By Tuesday afternoon, NFL owners will have decided where the 2012 Super Bowl will be played – with the choices as Indianapolis, Arizona or Houston.

Conventional wisdom makes Indianapolis, which lost out to Dallas by just two votes for the 2011 Super Bowl, the favorite.

But the Arizona Super Bowl host committee carries to the NFL owners meetings in Atlanta a confidence after a successful Super Bowl XLII just a few months ago. Now they wait to see if that helps get Arizona another Super Bowl.

"As (ESPN's) Chris Berman would say, 'That's why they play the game,' " said Bob Sullivan, the president of the Arizona Super Bowl host committee.

The three committees will present their cases to the NFL owners Tuesday morning.

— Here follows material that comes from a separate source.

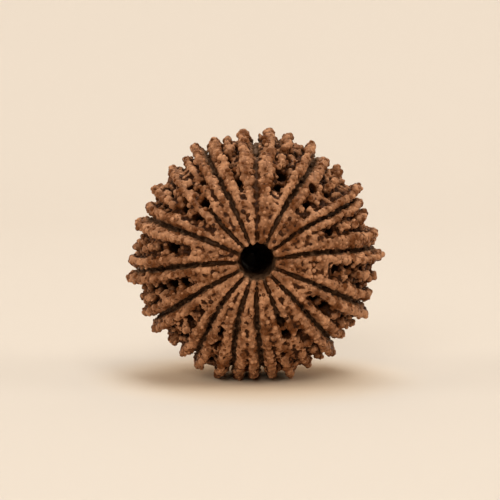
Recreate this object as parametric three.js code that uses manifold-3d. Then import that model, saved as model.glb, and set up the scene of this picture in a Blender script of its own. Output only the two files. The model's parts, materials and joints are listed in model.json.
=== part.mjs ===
// A rudraksha seed: the hard, rough stone of one fruit, standing on its rim.
//
// The stone is one grown piece, so it is one mesh. A canal runs through it from face to face.
// Fifteen narrow grooves run over the stone from one mouth of the canal to the other. Between
// two grooves lies a lobe. A lobe leaves the mouth as one solid wedge, and then opens into two
// knobbly crests beside its grooves, with a pitted net of bridges between them.
//
// Millimetres, +Z up. The canal runs along Y, and the wide mouth looks towards -Y.
// The origin lies on the ground, under the middle of the stone.

import * as THREE from "three";
import { mergeVertices } from "three/addons/utils/BufferGeometryUtils.js";
import Module from "manifold-3d";

// Driving sizes of the stone.
const MEAN_REACH = 13.1; // from the canal's axis to the smooth outline, at the rim
const HALF_LENGTH = 10.65; // from the middle of the stone to a face
const ROUNDNESS = 2.3; // exponent of the outline seen from the side: 2 is an ellipse
const AXIS_HEIGHT = 13.55; // from the ground to the canal's axis
const MOUTH_RADIUS = 2.15; // where the crests turn over into the canal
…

By way of cultivating optimism, Sullivan brought up the last time Arizona was given a game. The 2008 event was voted upon in 2003, and Sullivan said everyone expected Washington, D.C., to get that bid. Instead, it went to the new stadium in Glendale.

This time, Arizona's previous Super Bowl will have been played just four years previous. And Indianapolis was so close for the 2011 game because of its brand-new stadium, in which the Colts will begin playing this year.

"There is no question there is a history of Super Bowls being awarded to new stadiums," Sullivan said. "That said, we have advantages they don't have."

The biggest is the recent Patriots-Giants Super Bowl, a memory fresh in the minds of the NFL owners. When Arizona bid for the 2011 game last year – coming in a distant third behind Dallas and Indy – Super Bowl XLII had yet to be played.

Now that it has, both Sullivan and committee chairman Mike Kennedy believe it will boost Arizona's stock.

"We did a good job confirming this is the best place in the universe to have a Super Bowl," Kennedy said.

Nevertheless, Kennedy acknowledged that Indianapolis is a force to be reckoned with. Colts owner Jim Irsay told the Indianapolis Star he was encouraged after last year's near miss, saying that multiple owners told him "You have to bid again. You guys have a great chance of getting this."

Unlike Indianapolis, Houston has a Super Bowl history. The city, which failed in a bid for the 2009 game that went to Tampa, Fla., hosted Super Bowls in 1974 and 2004.

The 2010 game will be held in Miami.

The Arizona committee must hope their efforts for February's game have an impact; because they wanted to concentrate on hosting that game, the group did not begin to form the 2012 bid until mid-February. It was officially due April 1.

"This isn't a process where you can come in (for Tuesday's presentation) and surprise people," Sullivan said.